QuaPy/quapy/CHANGE_LOG.txt

Change Log 0.1.7
----------------

- Protocols are now abstracted as instances of AbstractProtocol. There is a new class extending AbstractProtocol called
    AbstractStochasticSeededProtocol, which implements a seeding policy to allow replicate the series of samplings.
    There are some examples of protocols, APP, NPP, UPP, DomainMixer (experimental).
    The idea is to start the sample generation by simply calling the __call__ method.
    This change has a great impact in the framework, since many functions in qp.evaluation, qp.model_selection,
    and sampling functions in LabelledCollection relied of the old functions. E.g., the functionality of
    qp.evaluation.artificial_prevalence_report or qp.evaluation.natural_prevalence_report is now obtained by means of
    qp.evaluation.report which takes a protocol as an argument. I have not maintained compatibility with the old
    interfaces because I did not really like them. Check the wiki guide and the examples for more details.

- Exploration of hyperparameters in Model selection can now be run in parallel (there was a n_jobs argument in
    QuaPy 0.1.6 but only the evaluation part for one specific hyperparameter was run in parallel).

- The prediction function has been refactored, so it applies the optimization for aggregative quantifiers (that
    consists in pre-classifying all instances, and then only invoking aggregate on the samples) only in cases in
    which the total number of classifications would be smaller than the number of classifications with the standard
    procedure. The user can now specify "force", "auto", True of False, in order to actively decide for applying it
    or not.

- examples directory created!

- DyS, Topsoe distance and binary search (thanks to Pablo González)

- Multi-thread reproducibility via seeding (thanks to Pablo González)

- n_jobs is now taken from the environment if set to None

- ACC, PACC, Forman's threshold variants have been parallelized.

- cross_val_predict (for quantification) added to model_selection: would be nice to allow the user specifies a
    test protocol maybe, or None for bypassing it?

- Bugfix: adding two labelled collections (with +) now checks for consistency in the classes

- newer versions of numpy raise a warning when accessing types (e.g., np.float). I have replaced all such instances
    with the plain python type (e.g., float).

- new dependency "abstention" (to add to the project requirements and setup). Calibration methods from
    https://github.com/kundajelab/abstention added.

- the internal classifier of aggregative methods is now called "classifier" instead of "learner"
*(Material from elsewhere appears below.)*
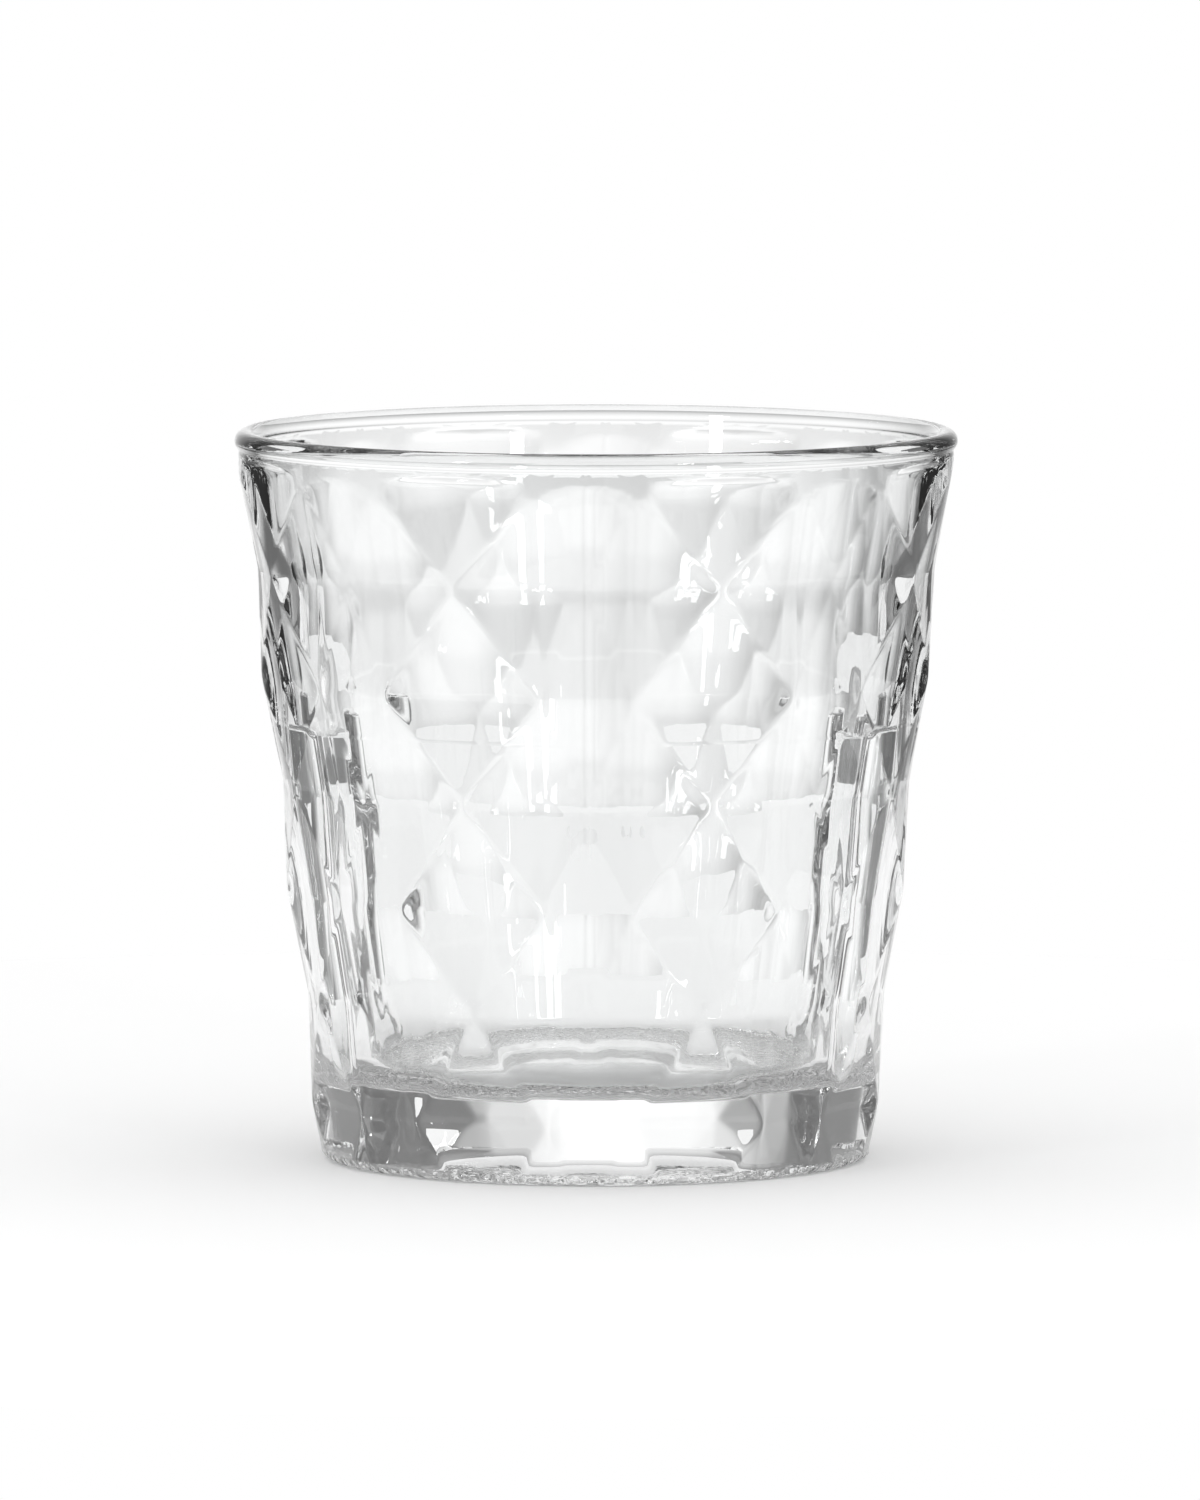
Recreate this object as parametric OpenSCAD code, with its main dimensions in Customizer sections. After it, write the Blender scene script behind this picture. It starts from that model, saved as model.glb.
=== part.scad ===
// Whiskey tumbler: one piece of press-moulded clear glass.
// The outside carries a relief of flat triangular facets, the inside is a smooth
// cone with four upright stacking ribs, the floor is thick and the rim is
// fire-polished round.
// Units: millimetres. +Z up, origin at the centre of the resting face, and the
// front of the relief (one of its narrow lozenges) faces -Y.

/* [Overall] */
// Height from the resting face to the top of the rim
height = 93; // [80:1:110]
// Outer diameter of the rim bead
rim_d = 92; // [88:1:100]
// Thickness of the rim bead
rim_t = 2.8; // [2.4:0.1:3.4]
// Step between the rim bead and the round band under it
bead_step = 0.5; // [0.2:0.1:0.8]
// Height of the round band under the rim bead
band_h = 2.6; // [1.5:0.1:4]

/* [Foot and floor] */
// Radius of the foot at the bottom row of facets
foot_r = 36.4; // [34:0.2:38]
// Radius of the rounding between the foot and the resting face
heel_r = 2.4; // [1.5:0.1:3.5]
// Radius of the hollow under the foot
dish_r = 28; // [20:0.5:30]
// Depth of the hollow under the foot
dish_h = 3.2; // [0.8:0.2:4]
// Thickness of the glass under the drinking space
floor_t = 10.5; // [9:0.5:14]

/* [Drinking space] */
// Lean of the inner wall from the vertical, in degrees
wall_lean = 9.2; // [8:0.1:9.6]
// Radius of the rounding between the inner wall and the floor
well_round = 5; // [2:0.5:8]

/* [Facets] */
// Number of times the facet pattern repeats around the glass
repeats = 8; // [6:1:10]
// Height of the lowest row of ridge points
ridge_z = 7.4; // [6:0.2:9]
// Drop from a row of ridge points to the row of valley points below it
valley_drop = 13.4; // [11:0.2:15]
// Half the angle across a narrow lozenge, in degrees
narrow_half = 8; // [6:0.5:11]
// Depth of the valley points at the ends of the narrow lozenges
valley_narrow = 1.3; // [0.4:0.1:1.6]
// Depth of the valley points at the ends of the wide lozenges
valley_wide = 0.3; // [0.2:0.1:1.4]
// Depth of the waist points, halfway up from one ridge point to the next
valley_waist = 1.2; // [0.8:0.1:1.6]
// Height of the soft fold down the middle of a wide lozenge
fold_wide = 0.2; // [0:0.1:0.9]

/* [Stacking ribs] */
// Height of the flat rib tops that carry the foot of a stacked glass
rib_top = 56; // [46:1:60]
// Width of a rib
rib_w = 6; // [5:0.5:10]
// Radius from the axis to the nose of a rib at its top
rib_nose_r = 33.4; // [31:0.2:34]
// Lean of a rib's nose from the vertical, in degrees
rib_lean = 6; // [3:0.5:8]
// Angle from the front of the glass to the nearer pair of ribs, in degrees
rib_angle = 67.5; // [45:2.5:75]

/* [Hidden] */
$fn = 96;

rim_r = rim_d / 2;
bead_r = rim_t / 2;
bead_c = rim_r - bead_r;
rim_z = height - bead_r;
band_r = rim_r - bead_step;

// The heel starts this far inside the lowest row of ridge points.
heel_tuck = 0.8;
heel_x = foot_r - heel_tuck - heel_r;

// The hollow under the foot is a slice of a ball of this radius.
dish_ball_r = (dish_r * dish_r + dish_h * dish_h) / (2 * dish_h);

// The inner wall is a straight line that meets the rim bead and the floor's
// rounding without a corner.
lip_x = bead_c - bead_r * cos(wall_lean);
lip_z = rim_z + bead_r * sin(wall_lean);
function wall_x(z) = lip_x - (lip_z - z) * tan(wall_lean);
round_z = floor_t + well_round;
round_x = wall_x(round_z) - well_round / cos(wall_lean);

// Ridge rows are evenly spaced from the foot to the band, on one straight taper.
ridge_rows = 3;
top_z = rim_z - band_h;
row_pitch = (top_z - ridge_z) / ridge_rows;
period = 360 / repeats;
fold_a = period / 2;
wide_half = fold_a - narrow_half;
taper = (band_r / cos(narrow_half) - foot_r) / (top_z - ridge_z);
flare = 4;

function ridge_r(z) = foot_r + taper * (z - ridge_z);
function at(angle, r, z) = [r * sin(angle), -r * cos(angle), z];

// One row of ridge points, four a period: the middle and the edge of a narrow
// lozenge, then the middle of a wide one and its far edge.
function ridge_row(r, z) = [
    for (k = [0 : repeats - 1]) each [
        at(k * period, r * cos(narrow_half), z),
        at(k * period + narrow_half, r, z),
        at(k * period + fold_a, r * cos(wide_half) + fold_wide, z),
        at((k + 1) * period - narrow_half, r, z)
    ]
];

// One row of valley points at the same angles: the tip of the narrow lozenges, a
// waist point, the tip of the wide lozenges and the next waist point.
function valley_row(z) = [
    for (k = [0 : repeats - 1]) each [
        at(k * period, ridge_r(z) - valley_narrow, z),
        at(k * period + narrow_half, ridge_r(z) - valley_waist, z),
        at(k * period + fold_a, ridge_r(z) - valley_wide, z),
        at((k + 1) * period - narrow_half, ridge_r(z) - valley_waist, z)
    ]
];

// Rows from below the foot to above the rim, valleys and ridges by turns: the relief
// runs past both ends of the round blank, which trims it.
rows = [
    for (i = [0 : ridge_rows]) each [
        valley_row(ridge_z + i * row_pitch - valley_drop),
        ridge_row(ridge_r(ridge_z + i * row_pitch), ridge_z + i * row_pitch)
    ],
    ridge_row(rim_r + flare, height + 1)
];
row_points = 4 * repeats;
function p(row, j) = row * row_points + j % row_points;

// Facets between ridge row g and the valley row v below it. Each ridge point at the
// edge of a lozenge is joined to the lozenge tips on both sides of it.
function facets_below(g, v) = [
    for (j = [0 : 4 : row_points - 4]) each [
        [p(v, j), p(g, j), p(g, j + 1)],
        [p(v, j), p(g, j + 1), p(v, j + 1)],
        [p(v, j + 1), p(g, j + 1), p(v, j + 2)],
        [p(v, j + 2), p(g, j + 1), p(g, j + 2)],
        [p(v, j + 2), p(g, j + 2), p(g, j + 3)],
        [p(v, j + 2), p(g, j + 3), p(v, j + 3)],
        [p(v, j + 3), p(g, j + 3), p(v, j + 4)],
        [p(v, j + 4), p(g, j + 3), p(g, j + 4)]
    ]
];
function facets_above(g, v) = [for (f = facets_below(g, v)) [f[2], f[1], f[0]]];
function flare_band(row) = [
    for (j = [0 : row_points - 1]) each [
        [p(row, j), p(row + 1, j), p(row + 1, j + 1)],
        [p(row, j), p(row + 1, j + 1), p(row, j + 1)]
    ]
];
last = len(rows) - 1;
relief_faces = concat(
    [[for (j = [0 : row_points - 1]) p(0, j)]],
    [for (i = [0 : ridge_rows]) each facets_below(2 * i + 1, 2 * i)],
    [for (i = [1 : ridge_rows]) each facets_above(2 * i - 1, 2 * i)],
    flare_band(last - 1),
    [[for (j = [row_points - 1 : -1 : 0]) p(last, j)]]
);

module relief() {
    polyhedron(points = [for (row = rows) each row], faces = relief_faces, convexity = 4);
}

// Half section of the drinking space, up to the rim.
module well_section() {
    translate([round_x, round_z]) circle(well_round);
    translate([0, floor_t]) square([round_x, well_round]);
    polygon([
        [0, round_z],
        [round_x, round_z],
        [round_x + well_round * cos(wall_lean), round_z - well_round * sin(wall_lean)],
        [lip_x, lip_z],
        [lip_x, height + 1],
        [0, height + 1]
    ]);
}

// Half section of the round blank, before the facets are cut into it.
module blank_section() {
    difference() {
        union() {
            square([heel_x, heel_r]);
            translate([heel_x, heel_r]) circle(heel_r);
            polygon([
                [0, heel_r],
                [heel_x + heel_r, heel_r],
                [foot_r + 1.2, ridge_z],
                [band_r, (ridge_z + top_z) / 2],
                [band_r, rim_z],
                [bead_c, rim_z],
                [lip_x, lip_z],
                [0, lip_z]
            ]);
        }
        well_section();
        translate([0, dish_h - dish_ball_r]) circle(dish_ball_r, $fn = 8 * $fn);
    }
    translate([bead_c, rim_z]) circle(bead_r);
}

// Upright bar with a round nose and a flat top, kept only where it stands out of
// the inner wall, with its root sunk into the glass.
module rib() {
    root = 1;
    nose_c = rib_nose_r + rib_w / 2;
    intersection() {
        translate([0, -nose_c, rib_top]) rotate([-rib_lean, 0, 0])
            translate([0, 0, -rib_top]) cylinder(d = rib_w, h = rib_top + 10);
        translate([-rib_w, -rim_r, floor_t - root]) cube([2 * rib_w, rim_r, rib_top + root - floor_t]);
        cylinder(r1 = wall_x(0) + root, r2 = wall_x(height) + root, h = height);
    }
}

module tumbler_glass() {
    color([0.93, 0.95, 0.95, 0.35]) union() {
        intersection() {
            relief();
            rotate_extrude() blank_section();
        }
        for (a = [rib_angle, 180 - rib_angle, 180 + rib_angle, -rib_angle])
            rotate([0, 0, a]) rib();
    }
}

tumbler_glass();
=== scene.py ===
import math
import bpy
import bmesh
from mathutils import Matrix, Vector
from mathutils.geometry import barycentric_transform


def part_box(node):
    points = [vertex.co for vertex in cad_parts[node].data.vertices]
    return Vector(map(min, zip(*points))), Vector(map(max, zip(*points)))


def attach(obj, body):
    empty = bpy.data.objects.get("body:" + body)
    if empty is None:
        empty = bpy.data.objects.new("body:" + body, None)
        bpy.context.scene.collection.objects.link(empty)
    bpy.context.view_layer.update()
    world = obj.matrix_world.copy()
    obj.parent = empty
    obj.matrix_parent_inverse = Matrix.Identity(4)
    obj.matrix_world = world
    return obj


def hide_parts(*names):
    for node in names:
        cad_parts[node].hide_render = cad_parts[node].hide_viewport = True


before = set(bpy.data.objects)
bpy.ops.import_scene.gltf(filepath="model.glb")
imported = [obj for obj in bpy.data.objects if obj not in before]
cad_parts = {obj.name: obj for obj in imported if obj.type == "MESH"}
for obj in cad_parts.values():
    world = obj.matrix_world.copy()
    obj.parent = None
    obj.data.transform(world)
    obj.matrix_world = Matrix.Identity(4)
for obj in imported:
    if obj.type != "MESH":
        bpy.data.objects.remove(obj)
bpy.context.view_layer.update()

# Tumbler: one gob of clear glass, pressed between a mould, a plunger and a ring.
# The mould's wall is cut with flat triangular facets, which the glass takes on with
# every crease slightly rounded, because it is still soft when the mould opens.
mm = 0.001
touching = 0.01 * mm
glass_low, glass_high = (Vector(corner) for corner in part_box("tumbler_glass"))
height = glass_high.z - glass_low.z
rim_r = (glass_high.x - glass_low.x) / 2
bead_r = 1.4 * mm
bead_x = rim_r - bead_r
bead_step = 0.5 * mm
rim_z = height - bead_r
band_r = rim_r - bead_step
band_h = 2.6 * mm
band_low = rim_z - band_h
foot_r = 36.4 * mm
heel_r = 2.4 * mm
heel_tuck = 0.8 * mm
heel_x = foot_r - heel_tuck - heel_r

repeats = 8
half_period = math.pi / repeats
narrow_half = math.radians(8)
wide_half = half_period - narrow_half
ridge_low = 7.4 * mm
ridge_rows = 3
row_pitch = (band_low - ridge_low) / ridge_rows
valley_drop = 13.4 * mm
valley_narrow = 1.3 * mm
valley_wide = 0.3 * mm
valley_waist = 1.2 * mm
fold_wide = 0.2 * mm
taper = (band_r / math.cos(narrow_half) - foot_r) / (band_low - ridge_low)


def around(angle, radius, z):
    return Vector((radius * math.sin(angle), -radius * math.cos(angle), z))


def ridge_radius(z):
    return foot_r + taper * (z - ridge_low)


def ridge_row(radius, z):
    middle = around(0, radius * math.cos(narrow_half), z)
    edge = around(narrow_half, radius, z)
    fold = around(half_period, radius * math.cos(wide_half) + fold_wide, z)
    return middle, edge, fold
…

- when optimizing the hyperparameters of an aggregative quantifier, the classifier's specific hyperparameters
    should be marked with a "classifier__" prefix (just like in scikit-learn with estimators), while the quantifier's
    specific hyperparameters are named directly. For example, PCC(LogisticRegression()) quantifier has hyperparameters
    "classifier__C", "classifier__class_weight", etc., instead of "C" and "class_weight" as in v0.1.6.

- hyperparameters yielding to inconsistent runs raise a ValueError exception, while hyperparameter combinations
    yielding to internal errors of surrogate functions are reported and skipped, without stopping the grid search.
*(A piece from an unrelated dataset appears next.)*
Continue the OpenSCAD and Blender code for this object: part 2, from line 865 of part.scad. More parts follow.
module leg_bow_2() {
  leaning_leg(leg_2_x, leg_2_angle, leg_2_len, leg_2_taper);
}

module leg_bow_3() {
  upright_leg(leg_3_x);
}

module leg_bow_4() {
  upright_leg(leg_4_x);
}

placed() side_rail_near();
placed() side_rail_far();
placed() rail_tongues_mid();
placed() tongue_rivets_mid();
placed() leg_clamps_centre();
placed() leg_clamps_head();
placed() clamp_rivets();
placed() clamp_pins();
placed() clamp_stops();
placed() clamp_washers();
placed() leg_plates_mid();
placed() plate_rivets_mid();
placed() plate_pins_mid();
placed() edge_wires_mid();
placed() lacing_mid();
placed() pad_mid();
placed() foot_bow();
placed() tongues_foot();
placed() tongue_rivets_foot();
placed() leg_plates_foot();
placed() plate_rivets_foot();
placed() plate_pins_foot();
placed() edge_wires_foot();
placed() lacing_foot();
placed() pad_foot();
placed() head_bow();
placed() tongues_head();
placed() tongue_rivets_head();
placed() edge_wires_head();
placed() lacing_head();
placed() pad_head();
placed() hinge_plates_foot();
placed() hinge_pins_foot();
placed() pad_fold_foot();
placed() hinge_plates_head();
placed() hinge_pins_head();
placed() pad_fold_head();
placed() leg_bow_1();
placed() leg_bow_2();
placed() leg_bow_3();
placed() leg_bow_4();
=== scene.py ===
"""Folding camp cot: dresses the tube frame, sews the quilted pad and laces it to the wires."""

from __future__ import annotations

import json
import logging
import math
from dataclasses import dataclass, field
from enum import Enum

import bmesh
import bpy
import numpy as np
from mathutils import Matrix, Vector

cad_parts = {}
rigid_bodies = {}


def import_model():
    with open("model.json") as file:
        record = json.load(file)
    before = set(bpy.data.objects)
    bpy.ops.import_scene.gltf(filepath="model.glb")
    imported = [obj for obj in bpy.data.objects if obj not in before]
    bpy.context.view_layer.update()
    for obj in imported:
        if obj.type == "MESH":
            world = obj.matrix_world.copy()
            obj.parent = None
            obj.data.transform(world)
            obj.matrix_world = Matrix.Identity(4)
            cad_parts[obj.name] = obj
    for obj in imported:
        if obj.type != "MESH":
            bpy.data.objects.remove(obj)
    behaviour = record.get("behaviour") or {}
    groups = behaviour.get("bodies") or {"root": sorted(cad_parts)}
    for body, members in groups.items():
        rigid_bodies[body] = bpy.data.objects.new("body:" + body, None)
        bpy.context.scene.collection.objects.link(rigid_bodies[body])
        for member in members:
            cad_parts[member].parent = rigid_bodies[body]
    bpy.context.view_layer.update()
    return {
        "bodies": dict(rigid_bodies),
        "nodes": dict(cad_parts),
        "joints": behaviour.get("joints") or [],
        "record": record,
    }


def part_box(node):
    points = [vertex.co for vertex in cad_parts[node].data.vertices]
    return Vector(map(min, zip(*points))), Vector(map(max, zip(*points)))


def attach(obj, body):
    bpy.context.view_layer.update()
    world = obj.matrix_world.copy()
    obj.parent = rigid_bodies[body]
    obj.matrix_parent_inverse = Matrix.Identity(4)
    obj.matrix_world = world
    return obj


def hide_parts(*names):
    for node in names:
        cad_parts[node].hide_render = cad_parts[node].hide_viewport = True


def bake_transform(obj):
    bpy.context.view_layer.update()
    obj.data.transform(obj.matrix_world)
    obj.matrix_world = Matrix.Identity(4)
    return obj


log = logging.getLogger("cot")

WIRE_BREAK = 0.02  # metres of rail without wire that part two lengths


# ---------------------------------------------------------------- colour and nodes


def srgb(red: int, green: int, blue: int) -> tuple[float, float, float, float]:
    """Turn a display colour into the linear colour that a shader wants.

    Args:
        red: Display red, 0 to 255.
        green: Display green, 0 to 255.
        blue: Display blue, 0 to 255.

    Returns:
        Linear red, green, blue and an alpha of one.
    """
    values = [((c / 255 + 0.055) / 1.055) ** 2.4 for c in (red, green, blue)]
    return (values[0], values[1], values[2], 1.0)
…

- DistributionMatching methods added. This is a general framework for distribution matching methods that catters for
    multiclass quantification. That is to say, one could get a multiclass variant of the (originally binary) HDy
    method aligned with the Firat's formulation.

- internal method properties "binary", "aggregative", and "probabilistic" have been removed; these conditions are
    checked via isinstance

- quantifiers (i.e., classes that inherit from BaseQuantifier) are not forced to implement classes_ or n_classes;
    these can be used anyway internally, but the framework will not suppose (nor impose) that a quantifier implements
    them

- qp.evaluation.prediction has been optimized so that, if a quantifier is of type aggregative, and if the evaluation
    protocol is of type OnLabelledCollection, then the computation is faster. In this specific case, the predictions
    are issued only once and for all, and not for each sample. An exception to this (which is implement also), is
    when the number of instances across all samples is anyway smaller than the number of instances in the original
    labelled collection; in this case the heuristic is of no help, and is therefore not applied.

- the distinction between "classify" and "posterior_probabilities" has been removed in Aggregative quantifiers,
    so that probabilistic classifiers return posterior probabilities, while non-probabilistic quantifiers
    return crisp decisions.

- OneVsAll fixed. There are now two classes: a generic one OneVsAllGeneric that works with any quantifier (e.g.,
    any instance of BaseQuantifier), and a subclass of it called OneVsAllAggregative which implements the
    classify / aggregate interface. Both are instances of OneVsAll. There is a method getOneVsAll that returns the
    best instance based on the type of quantifier.